___ Supplied information ___

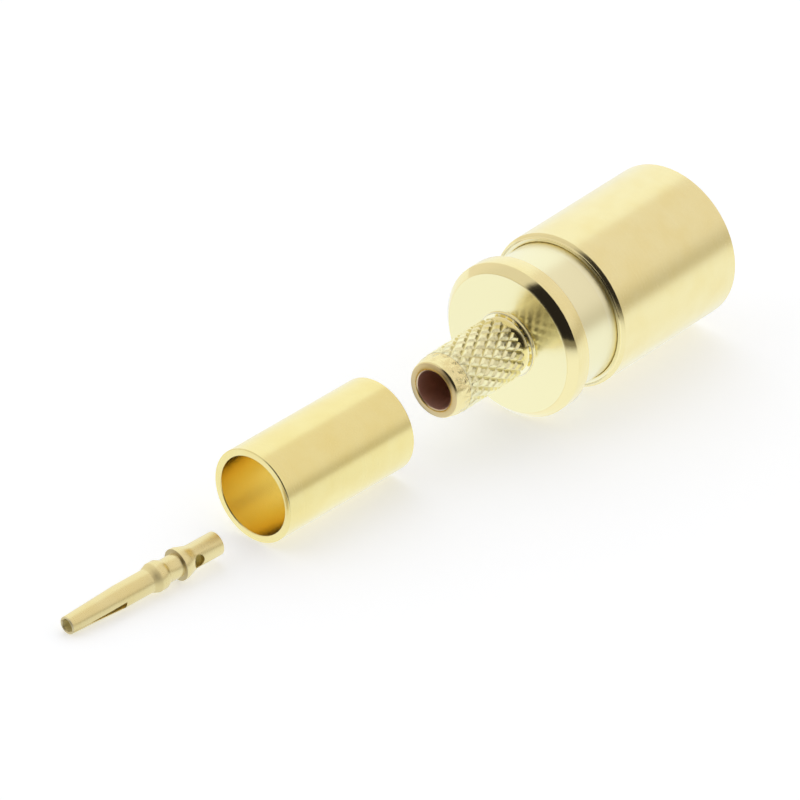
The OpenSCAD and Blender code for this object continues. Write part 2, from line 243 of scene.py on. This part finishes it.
def add_world():
    world = bpy.data.worlds.new("studio")
    tree = Tree(world)
    way = tree.coordinates("Generated")
    ahead, side, up = tree.split(way)
    heading = tree.math("ARCTAN2", side, ahead)
    elevation = tree.math("ARCSINE", up)

    def over(value, reach):
        return tree.ramp(value, math.radians(reach[0]), math.radians(reach[1]))

    light = tree.mix(over(heading, BACK_FROM), ROOM, BACK)
    on_screen = tree.math("MULTIPLY", over(heading, SCREEN_FROM), over(heading, SCREEN_TO[::-1]))
    light = tree.mix(on_screen, light, SCREEN)
    edge = over(tree.math("ABSOLUTE", elevation), TABLE_EDGE_REACH[::-1])
    edge = tree.math("MULTIPLY", edge, over(heading, SCREEN_FROM[::-1]))
    light = tree.mix(edge, light, TABLE_EDGE)
    facing = tree.vector("DOT_PRODUCT", way, direction(*CAMERA_END))
    inner, outer = (math.cos(math.radians(angle)) for angle in CAMERA_END_REACH)
    light = tree.mix(tree.ramp(facing, outer, inner), light, DARK)
    seen = tree.add("ShaderNodeLightPath").outputs["Is Camera Ray"]
    shader = tree.nodes["Background"]
    tree.put(shader.inputs["Color"], tree.mix(seen, light, (1, 1, 1)))
    shader.inputs["Strength"].default_value = 1
    bpy.context.scene.world = world


def add_floor():
    size = TABLE_HALF_WIDTH
    corners = [(-size, -size, 0), (size, -size, 0), (size, size, 0), (-size, size, 0)]
    mesh = bpy.data.meshes.new("table")
    mesh.from_pydata(corners, [], [(0, 1, 2, 3)])
    floor = bpy.data.objects.new("table", mesh)
    bpy.context.scene.collection.objects.link(floor)
    material = bpy.data.materials.new("table")
    tree = Tree(material)
    shader = tree.nodes["Principled BSDF"]
    shader.inputs["Base Color"].default_value = TABLE_WHITE
    shader.inputs["Roughness"].default_value = TABLE_ROUGHNESS
    shader.inputs["Specular IOR Level"].default_value = TABLE_SHINE
    shader.inputs["Emission Color"].default_value = (1, 1, 1, 1)
    path = tree.add("ShaderNodeLightPath")
    lift = tree.math("MULTIPLY", path.outputs["Is Camera Ray"], TABLE_LIFT)
    tree.put(shader.inputs["Emission Strength"], lift)
    ground = tree.add("ShaderNodeEmission")
    from_flange = tree.vector("SUBTRACT", tree.coordinates("Object"), (FLANGE_X, connector_axis_y(), 0))
    darker_ways = (
        (TABLE_FRONT_HEADING, TABLE_FRONT_REACH, TABLE_FRONT),
        (CAMERA_END[0], TABLE_END_REACH, TABLE_END))
    light = SCREEN
    for heading, reach, far_light in darker_ways:
        distance = tree.vector("DOT_PRODUCT", from_flange, direction(heading, 0))
        light = tree.mix(tree.ramp(distance, reach[0] * MM, reach[1] * MM), light, far_light)
    tree.put(ground.inputs["Color"], light)
    ground.inputs["Strength"].default_value = TABLE_MIRRORED
    mirrored = tree.math("MAXIMUM", path.outputs["Is Glossy Ray"], path.outputs["Is Transmission Ray"])
    both = tree.add("ShaderNodeMixShader")
    for socket, value in zip(both.inputs, (mirrored, shader.outputs[0], ground.outputs[0])):
        tree.put(socket, value)
    tree.put(tree.nodes["Material Output"].inputs["Surface"], both.outputs[0])
    floor.data.materials.append(material)


def zone(station, radius, colour, finish, blur=EDGE_BLUR, rings=0.0, lean=0.0):
    """A part of a turned piece with its own look, by station along its axis and distance from it. Rings is
    how deep its coarse tool rings are, and lean is how far its narrow face is turned outwards, or inwards if
    it is negative, as a broken edge is. Lengths are in millimetres."""
    return {
        "station": station, "radius": radius, "colour": colour, "finish": finish, "blur": blur,
        "rings": rings, "lean": lean}


def turned_place(tree, start, along):
    """Where a point of a turned piece is: its place, its station along the axis, and its way and distance
    across from the axis."""
    place = tree.coordinates("Object")
    from_start = tree.vector("SUBTRACT", place, start)
    station = tree.vector("DOT_PRODUCT", from_start, along)
    across = tree.vector("SUBTRACT", from_start, tree.vector("SCALE", along, station))
    radius = tree.math("SQRT", tree.vector("DOT_PRODUCT", across, across))
    return place, station, across, radius


def gold(name, colour, start, along, zones=(), finish=(0.2, 0.28), relief=None):
    """Gold plate on a turned piece, whose axis goes through start: fine rings left by the tool, and faint
    clouds. Its zones have their own colour and finish, some of the colours painted lighter or darker as
    painted light and painted shade, and relief gives what stands proud besides the rings and the grain, in
    millimetres."""
    material = bpy.data.materials.new(name)
    tree = Tree(material)
    shader = tree.nodes["Principled BSDF"]
    shader.inputs["Metallic"].default_value = 1
    place, station, across, radius = turned_place(tree, start, along)
    outwards = tree.vector("NORMALIZE", across)
    rings = tree.noise(station, FINE_RINGS, detail=3, roughness=0.6)
    clouds = tree.noise(place, GOLD_CLOUDS, detail=3)
    rings_and_grain = tree.math("ADD", rings, tree.noise(place, GRAIN))
    shade = tree.math(
        "ADD", tree.math("MULTIPLY", rings, RING_SHARE), tree.math("MULTIPLY", clouds, 1 - RING_SHARE))
    warm = tuple(part * warmer for part, warmer in zip(colour, WARMER))
    base = tree.mix(tree.ramp(shade, *SHADE_REACH), colour, warm)
    rough = tree.ramp(rings_and_grain, *ROUGH_REACH, *finish)
    height = tree.math("MULTIPLY", rings_and_grain, RING_HEIGHT)
    lean = None
    for part in zones:
        share = tree.math(
            "MULTIPLY", tree.band(station, *part["station"], part["blur"]),
            tree.band(radius, *part["radius"], part["blur"]))
        base = tree.mix(share, base, part["colour"])
        rough = tree.math(
            "ADD", tree.math("MULTIPLY", rough, tree.math("SUBTRACT", 1, share)),
            tree.math("MULTIPLY", share, part["finish"]))
        if part["rings"]:
            coarse = tree.math("MULTIPLY", tree.noise(station, COARSE_RINGS), part["rings"])
            height = tree.math("ADD", height, tree.math("MULTIPLY", share, coarse))
        if part["lean"]:
            turned = tree.vector("SCALE", outwards, tree.math("MULTIPLY", share, part["lean"]))
            lean = tree.vector("ADD", lean, turned) if lean else turned
    if relief:
        height = tree.math("ADD", height, relief(tree, place, station, across, radius))
    normal = tree.bump(height, MM)
    if lean:
        normal = tree.vector("NORMALIZE", tree.vector("ADD", normal, lean))
    tree.put(shader.inputs["Base Color"], base)
    tree.put(shader.inputs["Roughness"], rough)
    tree.put(shader.inputs["Normal"], normal)
    return material


def knurl_relief(tree, place, station, across, radius):
    """What rolling does to the metal: round tops on the diamonds, finer marks across them, an uneven skin,
    and faint first marks before them."""
    _, side, up = tree.split(across)
    around = tree.math("ARCTAN2", side, tree.math("MULTIPLY", up, -1))
    rows = tree.math("SUBTRACT", station, KNURL[0] * MM)

    def diamonds(fineness):
        on_row = tree.math("COSINE", tree.math("MULTIPLY", rows, fineness * math.pi / (KNURL_ROW * MM)))
        on_column = tree.math("COSINE", tree.math("MULTIPLY", around, fineness * KNURL_STARTS))
        return tree.math("ABSOLUTE", tree.math("SUBTRACT", on_column, on_row))

    rise, fade = ([edge * MM for edge in reach] for reach in (FIRST_MARKS_RISE, FIRST_MARKS_FADE))
    first_marks = tree.math(
        "MULTIPLY", tree.ramp(station, *rise, 0, FIRST_MARKS_HEIGHT), tree.ramp(station, *fade))
    rolled = tree.band(station, *KNURL, EDGE_BLUR)
    tops = tree.math("MAXIMUM", first_marks, tree.math("MULTIPLY", rolled, TOP_HEIGHT))
    skin = tree.math("MULTIPLY", tree.noise(place, ROLLED_SKIN, detail=3), SKIN_SHARE)
    height = tree.math("MULTIPLY", tree.math("ADD", diamonds(1), skin), tops)
    finer = tree.math("MULTIPLY", diamonds(2), tree.math("MULTIPLY", rolled, FINER_HEIGHT))
    return tree.math("MULTIPLY", tree.math("ADD", height, finer), tree.band(radius, *KNURL_RADIUS, EDGE_BLUR))


def white_plastic(name):
    """Waxy white fluoropolymer, turned, with faint tool rings."""
    material = bpy.data.materials.new(name)
    tree = Tree(material)
    shader = tree.nodes["Principled BSDF"]
    place = tree.coordinates("Object")
    clouds = tree.noise(place, PLASTIC_CLOUDS, detail=3)
    tree.put(shader.inputs["Base Color"], tree.mix(clouds, *PLASTIC_WHITES))
    shader.inputs["Subsurface Weight"].default_value = PLASTIC_SCATTER
    shader.inputs["Subsurface Radius"].default_value = PLASTIC_DEPTH_BY_COLOUR
    shader.inputs["Subsurface Scale"].default_value = PLASTIC_DEPTH
    tree.put(shader.inputs["Roughness"], tree.ramp(clouds, *PLASTIC_CLOUD_REACH, *PLASTIC_FINISH))
    rings = tree.noise(tree.split(place)[0], PLASTIC_RINGS)
    tree.put(shader.inputs["Normal"], tree.bump(rings, PLASTIC_RING_HEIGHT * MM))
    return material


def dress(name, material, edge=0.015):
    """Gives a piece its material, joins its faces, and rounds its edges, by edge in millimetres, so that they
    catch the light."""
    piece = nodes[name]
    piece.data.materials.clear()
    piece.data.materials.append(material)
    piece.data.shade_smooth()
    join = piece.modifiers.new("join", "WELD")
    join.merge_threshold = WELD_REACH
    rounding = piece.modifiers.new("rounding", "BEVEL")
    rounding.width = edge * MM
    rounding.segments = ROUNDING_SEGMENTS
    rounding.limit_method = "ANGLE"
    rounding.angle_limit = ROUNDED_FROM
    rounding.use_clamp_overlap = False
    shading = piece.modifiers.new("shading", "WEIGHTED_NORMAL")
    shading.mode = "FACE_AREA_WITH_ANGLE"


add_camera()
add_world()
add_floor()
bpy.context.scene.view_settings.view_transform = "Standard"

flange = (FLANGE_X, connector_axis_y(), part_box("coupling_shell")[1].z / 2)
forwards = (1, 0, 0)
ferrule_mount = mounts["ferrule_bore"]
contact_mount = mounts["wire_bore"]
body_zones = (
    zone((1.15, 3.2), (-1, 9), NECK_GOLD, 0.3, blur=0.1),  # neck
    zone((2.75, 3.2), (2.9, 3), PAINTED_LIGHT_GOLD, 0.35, blur=0.05),  # neck, beside the shell, painted pale as painted light against the shade in the corner
    zone(KNURL, (1.2, 2), KNURL_TOP_HIGHLIGHT_GOLD, 0.3, blur=0.03),  # diamonds of the knurl, painted paler as a painted highlight on their tops
    zone(KNURL, (1, 1.21), GROOVE_SHADE_GOLD, 0.35, blur=0.03),  # its grooves, painted darker as painted shade
    zone((-0.54, 0.01), (1.1, 1.4), PAINTED_LIGHT_GOLD, 0.1),  # undercut and shoulder, painted pale as painted light
    zone((-0.145, -0.1), (1.335, 1.4), RIM_HIGHLIGHT_GOLD, 0.3, lean=-0.7),  # rim of the shoulder, painted pale as a painted highlight line
    zone((-0.02, 0.02), (1.39, 2.95), FACE_GOLD, 0.17),  # back face of the flange
    zone((0.03, 0.33), (2.9, 3.29), GOLD, 0.12, rings=0.004),  # its chamfer
    zone((-5, -4.54), (0.92, 1.14), STEM_END_REFLECTION_GOLD, 0.3, blur=0.03, lean=0.3),  # end of the stem, painted darker bronze as a painted dark reflection
    zone((-5, -4.54), (0.83, 0.87), BORE_EDGE_SHADE_GOLD, 0.28, lean=-0.45),  # edge of its bore, painted darker as painted shade
    zone((-5, 2), (-1, 0.83), BORE_BROWN, 0.55))  # its bore
shell_zones = (
    zone((3.1, 3.15), (2.9, 3.1), PAINTED_LIGHT_GOLD, 0.3),  # back face of the shell, painted pale as painted light against the shade in the corner by the neck
    zone((3.1, 3.15), (3.12, 3.18), GOLD, 0.1, lean=1.0))  # its outer edge
contact_zones = (
    zone((-9, 1), (-1, 0.29), PAINTED_LIGHT_GOLD, 0.6),  # bores, painted pale as painted light inside them
    zone((-7.2, -7.05), (0.2, 0.4), MOUTH_GOLD, 0.5),  # tip
    zone((-3.03, -2.74), (0.3, 0.62), CONTACT_GOLD, 0.55, blur=0.03),  # ramp of the barb
    zone((-1.58, -1.54), (0.5, 0.7), COLLAR_FACE_SHADE_GOLD, 0.5))  # stop face of the collar, painted darker as painted shade
ferrule_zones = (zone((-20, 20), (-1, 1.68), FERRULE_BORE_LIGHT_GOLD, 0.26),)  # bore of the ferrule, painted a little lighter as painted light inside it

body_gold = gold("crimp_body", GOLD, flange, forwards, body_zones, relief=knurl_relief)
shell_gold = gold("coupling_shell", GOLD, flange, forwards, shell_zones)
collet_gold = gold("spring_collet", SPRING_GOLD, flange, forwards)
contact_gold = gold(
    "centre_contact", CONTACT_GOLD, contact_mount["pos_m"], contact_mount["axis"], contact_zones,
    finish=(0.26, 0.34))
ferrule_gold = gold(
    "crimp_ferrule", TUBE_GOLD, ferrule_mount["pos_m"], ferrule_mount["axis"], ferrule_zones)
dress("crimp_body", body_gold, edge=0.018)
dress("coupling_shell", shell_gold, edge=0.008)
dress("spring_collet", collet_gold)
dress("centre_contact", contact_gold, edge=0.008)
dress("crimp_ferrule", ferrule_gold, edge=0.01)
dress("insulator", white_plastic("insulator"))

___

● Written instruction:
Copy out only the lines running from the beginning of the data to the line with "bpy.context.scene.world = world", both ends included.

● Full solution:
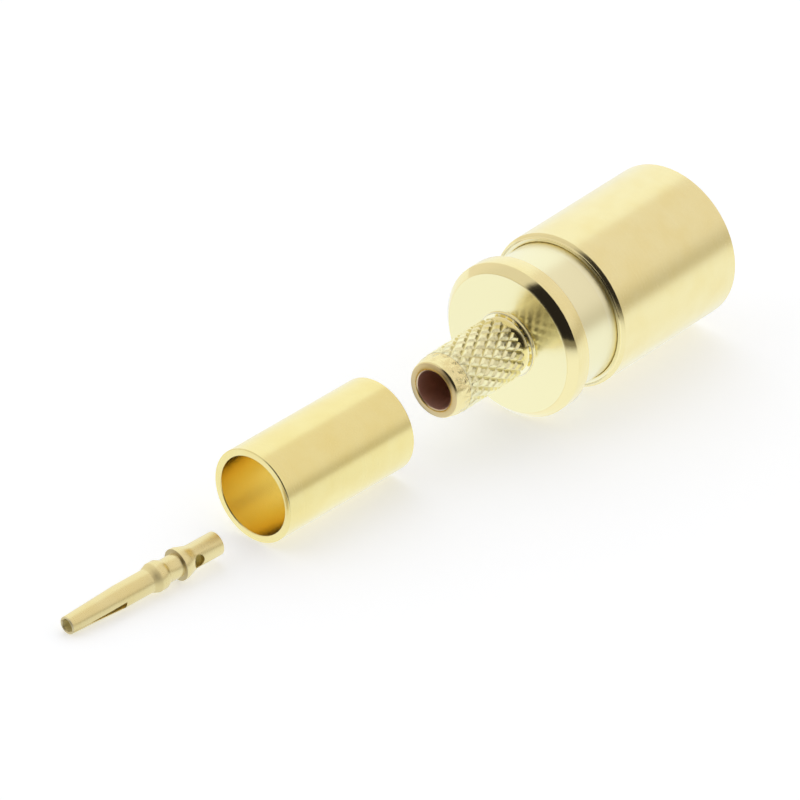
The OpenSCAD and Blender code for this object continues. Write part 2, from line 243 of scene.py on. This part finishes it.
def add_world():
    world = bpy.data.worlds.new("studio")
    tree = Tree(world)
    way = tree.coordinates("Generated")
    ahead, side, up = tree.split(way)
    heading = tree.math("ARCTAN2", side, ahead)
    elevation = tree.math("ARCSINE", up)

    def over(value, reach):
        return tree.ramp(value, math.radians(reach[0]), math.radians(reach[1]))

    light = tree.mix(over(heading, BACK_FROM), ROOM, BACK)
    on_screen = tree.math("MULTIPLY", over(heading, SCREEN_FROM), over(heading, SCREEN_TO[::-1]))
    light = tree.mix(on_screen, light, SCREEN)
    edge = over(tree.math("ABSOLUTE", elevation), TABLE_EDGE_REACH[::-1])
    edge = tree.math("MULTIPLY", edge, over(heading, SCREEN_FROM[::-1]))
    light = tree.mix(edge, light, TABLE_EDGE)
    facing = tree.vector("DOT_PRODUCT", way, direction(*CAMERA_END))
    inner, outer = (math.cos(math.radians(angle)) for angle in CAMERA_END_REACH)
    light = tree.mix(tree.ramp(facing, outer, inner), light, DARK)
    seen = tree.add("ShaderNodeLightPath").outputs["Is Camera Ray"]
    shader = tree.nodes["Background"]
    tree.put(shader.inputs["Color"], tree.mix(seen, light, (1, 1, 1)))
    shader.inputs["Strength"].default_value = 1
    bpy.context.scene.world = world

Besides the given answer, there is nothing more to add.